Environmental groups and Tiwi Islands traditional owners waged a protracted legal campaign to halt the project, forcing Santos to reroute the pipeline and redo consultations.
All six wells drilled in the Barossa gas field have intersected excellent reservoir quality, and each well is expected to deliver an average of 300 million standard cubic feet per day, Santos said.
Barossa is one of Santos’s cornerstone assets. The project, which includes a 262-kilometer (163-mile) undersea pipeline, will deliver as much as 3.7 million tons of LNG a year — about 4% of Australia’s total export capacity.
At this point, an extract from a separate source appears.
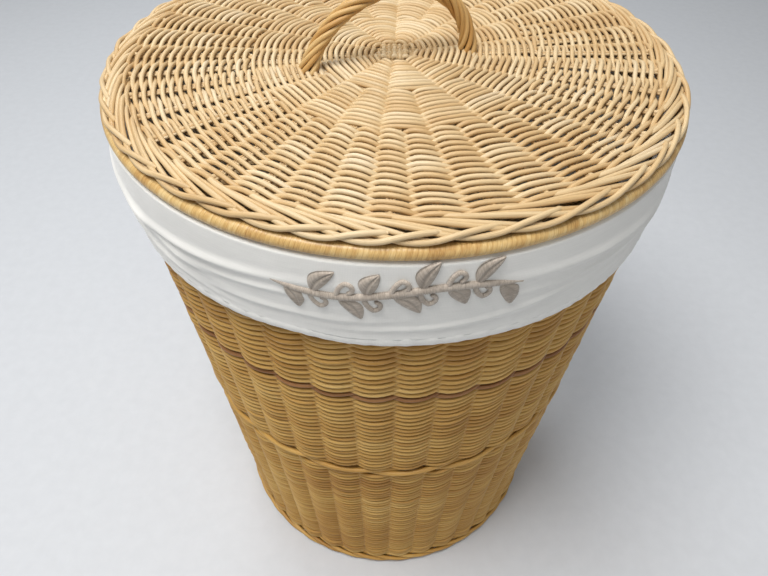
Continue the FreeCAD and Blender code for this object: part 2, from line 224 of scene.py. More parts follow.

Santos operates and owns half of Barossa, with the rest held by South Korea’s SK Innovation E&S and Japan’s Jera Co.
“It puts us on track to deliver reliable energy to our customers and long-term value to our shareholders from Barossa LNG,” Santos Chief Executive Officer Kevin Gallagher said in the statement.
The project will enter Australia’s Safeguard Mechanism, which caps industrial emissions. Santos plans to rely on offsets and carbon capture to meet those limits and says the project will be net zero reservoir emissions from day one.
The start of production will be welcome news for Santos shareholders, after the stock lost 11% last week. That came after an Abu Dhabi National Oil Co.-led group dropped its $19 billion takeover offer for the company.